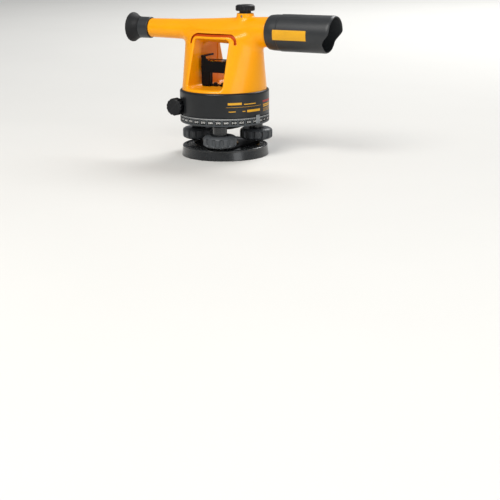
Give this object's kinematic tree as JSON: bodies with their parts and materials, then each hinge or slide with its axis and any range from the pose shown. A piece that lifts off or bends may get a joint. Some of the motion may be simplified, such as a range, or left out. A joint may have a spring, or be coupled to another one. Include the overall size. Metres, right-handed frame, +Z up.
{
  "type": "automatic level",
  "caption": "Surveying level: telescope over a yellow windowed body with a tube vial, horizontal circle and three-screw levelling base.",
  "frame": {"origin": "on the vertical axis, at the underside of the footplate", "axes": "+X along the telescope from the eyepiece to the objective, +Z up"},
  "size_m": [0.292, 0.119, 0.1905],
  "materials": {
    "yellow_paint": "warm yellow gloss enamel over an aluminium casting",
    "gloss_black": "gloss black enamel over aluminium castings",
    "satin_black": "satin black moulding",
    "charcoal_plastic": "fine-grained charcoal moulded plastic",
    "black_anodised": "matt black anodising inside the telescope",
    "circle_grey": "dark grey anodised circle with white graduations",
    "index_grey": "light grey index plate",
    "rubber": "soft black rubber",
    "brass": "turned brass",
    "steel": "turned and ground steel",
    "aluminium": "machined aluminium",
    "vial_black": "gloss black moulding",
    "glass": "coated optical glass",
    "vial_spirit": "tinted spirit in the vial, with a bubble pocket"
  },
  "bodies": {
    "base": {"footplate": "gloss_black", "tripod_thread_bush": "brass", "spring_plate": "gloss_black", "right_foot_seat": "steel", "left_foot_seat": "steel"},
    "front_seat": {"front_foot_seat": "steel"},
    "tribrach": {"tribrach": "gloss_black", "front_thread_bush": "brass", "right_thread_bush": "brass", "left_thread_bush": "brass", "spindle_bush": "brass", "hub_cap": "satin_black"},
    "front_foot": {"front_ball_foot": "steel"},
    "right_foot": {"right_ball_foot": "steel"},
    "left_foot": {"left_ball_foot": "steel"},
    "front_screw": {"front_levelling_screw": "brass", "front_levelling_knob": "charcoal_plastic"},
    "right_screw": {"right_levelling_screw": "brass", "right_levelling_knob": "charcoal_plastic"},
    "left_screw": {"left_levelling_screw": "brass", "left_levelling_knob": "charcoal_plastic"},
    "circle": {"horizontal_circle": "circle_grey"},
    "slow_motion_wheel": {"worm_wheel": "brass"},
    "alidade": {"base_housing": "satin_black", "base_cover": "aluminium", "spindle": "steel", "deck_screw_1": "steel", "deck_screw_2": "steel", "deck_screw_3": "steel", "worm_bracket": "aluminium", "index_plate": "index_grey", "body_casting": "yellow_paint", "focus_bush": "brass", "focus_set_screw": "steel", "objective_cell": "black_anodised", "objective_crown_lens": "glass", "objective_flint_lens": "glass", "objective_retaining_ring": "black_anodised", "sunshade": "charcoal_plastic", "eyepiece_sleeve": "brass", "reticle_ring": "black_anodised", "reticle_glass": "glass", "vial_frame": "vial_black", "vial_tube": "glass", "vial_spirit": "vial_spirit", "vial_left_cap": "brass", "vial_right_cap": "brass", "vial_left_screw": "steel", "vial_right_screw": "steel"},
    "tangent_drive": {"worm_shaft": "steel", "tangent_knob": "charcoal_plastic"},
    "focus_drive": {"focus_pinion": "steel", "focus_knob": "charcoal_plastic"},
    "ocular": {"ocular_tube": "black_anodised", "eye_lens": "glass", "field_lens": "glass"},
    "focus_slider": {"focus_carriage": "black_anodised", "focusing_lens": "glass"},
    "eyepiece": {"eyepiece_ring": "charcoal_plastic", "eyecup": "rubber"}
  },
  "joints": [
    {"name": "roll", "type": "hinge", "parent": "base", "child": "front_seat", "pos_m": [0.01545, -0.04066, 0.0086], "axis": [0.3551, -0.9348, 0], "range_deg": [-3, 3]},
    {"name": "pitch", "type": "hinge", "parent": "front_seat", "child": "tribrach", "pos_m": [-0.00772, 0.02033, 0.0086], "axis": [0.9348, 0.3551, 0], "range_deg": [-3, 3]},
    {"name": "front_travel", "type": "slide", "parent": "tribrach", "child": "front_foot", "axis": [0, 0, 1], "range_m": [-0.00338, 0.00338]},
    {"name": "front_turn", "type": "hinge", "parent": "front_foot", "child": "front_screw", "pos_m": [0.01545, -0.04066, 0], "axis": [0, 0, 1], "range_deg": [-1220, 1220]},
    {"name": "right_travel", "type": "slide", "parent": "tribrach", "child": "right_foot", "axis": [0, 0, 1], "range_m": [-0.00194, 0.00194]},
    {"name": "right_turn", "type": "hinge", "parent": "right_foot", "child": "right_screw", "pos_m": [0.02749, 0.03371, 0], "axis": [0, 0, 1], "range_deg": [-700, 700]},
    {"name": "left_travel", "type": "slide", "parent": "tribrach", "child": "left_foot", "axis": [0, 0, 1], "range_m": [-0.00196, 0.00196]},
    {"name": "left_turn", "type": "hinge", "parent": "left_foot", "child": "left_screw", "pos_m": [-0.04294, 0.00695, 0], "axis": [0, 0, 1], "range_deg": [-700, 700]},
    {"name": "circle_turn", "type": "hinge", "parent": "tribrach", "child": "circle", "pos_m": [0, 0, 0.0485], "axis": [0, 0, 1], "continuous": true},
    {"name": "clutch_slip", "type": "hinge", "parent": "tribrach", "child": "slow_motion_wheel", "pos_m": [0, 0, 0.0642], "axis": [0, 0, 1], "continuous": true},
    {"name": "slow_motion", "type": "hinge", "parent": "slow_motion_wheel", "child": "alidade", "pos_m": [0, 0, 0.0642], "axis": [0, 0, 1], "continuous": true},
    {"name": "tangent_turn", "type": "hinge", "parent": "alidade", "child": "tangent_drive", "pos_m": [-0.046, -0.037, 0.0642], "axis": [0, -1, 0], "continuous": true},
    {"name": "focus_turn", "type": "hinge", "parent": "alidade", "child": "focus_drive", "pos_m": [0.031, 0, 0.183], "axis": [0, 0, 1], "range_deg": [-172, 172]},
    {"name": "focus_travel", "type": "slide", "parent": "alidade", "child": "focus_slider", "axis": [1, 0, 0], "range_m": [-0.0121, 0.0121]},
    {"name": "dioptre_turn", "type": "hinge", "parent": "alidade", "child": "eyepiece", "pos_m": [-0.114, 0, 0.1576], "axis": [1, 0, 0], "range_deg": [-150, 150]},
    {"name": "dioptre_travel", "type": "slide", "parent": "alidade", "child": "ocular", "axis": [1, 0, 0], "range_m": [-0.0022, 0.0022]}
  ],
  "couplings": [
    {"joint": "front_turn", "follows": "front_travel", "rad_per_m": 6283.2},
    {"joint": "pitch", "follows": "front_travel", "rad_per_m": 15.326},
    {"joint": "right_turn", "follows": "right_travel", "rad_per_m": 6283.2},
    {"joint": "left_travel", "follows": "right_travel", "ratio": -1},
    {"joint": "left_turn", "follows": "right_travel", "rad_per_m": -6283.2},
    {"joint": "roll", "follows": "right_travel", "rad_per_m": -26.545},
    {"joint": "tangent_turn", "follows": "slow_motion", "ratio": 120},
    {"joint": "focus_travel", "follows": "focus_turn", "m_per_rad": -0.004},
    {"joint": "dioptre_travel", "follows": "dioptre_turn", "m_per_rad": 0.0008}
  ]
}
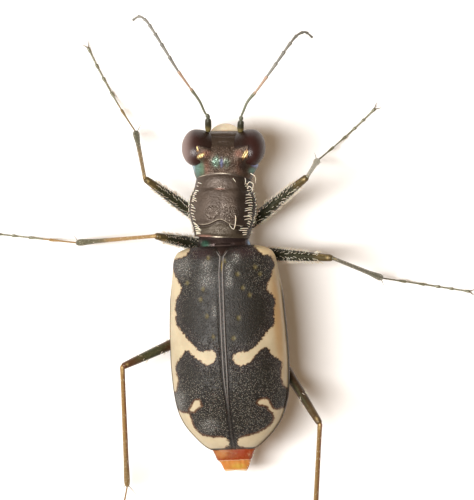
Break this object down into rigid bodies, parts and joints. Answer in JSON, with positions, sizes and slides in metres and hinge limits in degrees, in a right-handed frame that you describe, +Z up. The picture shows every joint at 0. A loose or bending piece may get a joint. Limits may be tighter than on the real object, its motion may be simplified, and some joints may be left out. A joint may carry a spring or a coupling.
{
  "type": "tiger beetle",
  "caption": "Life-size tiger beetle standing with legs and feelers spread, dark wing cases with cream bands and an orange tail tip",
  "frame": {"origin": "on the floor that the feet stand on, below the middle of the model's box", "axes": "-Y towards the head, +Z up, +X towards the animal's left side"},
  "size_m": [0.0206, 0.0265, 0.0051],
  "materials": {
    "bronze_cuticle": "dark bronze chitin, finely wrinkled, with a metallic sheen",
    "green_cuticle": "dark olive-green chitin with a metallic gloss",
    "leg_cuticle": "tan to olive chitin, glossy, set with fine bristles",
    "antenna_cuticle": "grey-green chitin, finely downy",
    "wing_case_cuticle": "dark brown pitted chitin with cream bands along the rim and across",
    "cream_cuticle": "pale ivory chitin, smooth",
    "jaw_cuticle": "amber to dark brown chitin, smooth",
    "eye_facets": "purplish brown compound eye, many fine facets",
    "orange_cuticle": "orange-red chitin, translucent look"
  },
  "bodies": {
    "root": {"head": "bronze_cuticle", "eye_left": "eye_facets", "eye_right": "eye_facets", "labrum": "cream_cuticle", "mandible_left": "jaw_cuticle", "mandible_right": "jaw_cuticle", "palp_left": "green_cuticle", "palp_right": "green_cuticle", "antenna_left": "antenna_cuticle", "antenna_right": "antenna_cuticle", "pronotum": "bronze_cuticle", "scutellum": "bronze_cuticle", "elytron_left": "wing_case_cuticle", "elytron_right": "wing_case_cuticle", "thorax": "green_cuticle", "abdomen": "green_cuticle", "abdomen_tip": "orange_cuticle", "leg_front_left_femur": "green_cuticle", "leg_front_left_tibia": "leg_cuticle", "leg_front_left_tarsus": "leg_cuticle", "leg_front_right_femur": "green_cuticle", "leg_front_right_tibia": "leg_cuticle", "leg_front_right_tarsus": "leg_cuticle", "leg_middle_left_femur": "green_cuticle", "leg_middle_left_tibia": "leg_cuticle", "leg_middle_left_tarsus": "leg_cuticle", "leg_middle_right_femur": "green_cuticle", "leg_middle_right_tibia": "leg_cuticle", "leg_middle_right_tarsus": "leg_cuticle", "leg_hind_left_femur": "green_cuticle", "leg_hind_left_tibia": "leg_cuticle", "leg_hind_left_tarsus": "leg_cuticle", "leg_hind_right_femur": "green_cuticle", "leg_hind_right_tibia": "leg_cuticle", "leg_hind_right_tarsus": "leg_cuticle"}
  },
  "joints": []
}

##############################

#### EXERCISE REQUIREMENTS
Check every line in the material above for the string "bodies", then give only the number of lines that have it.

#### TASK RESPONSE
4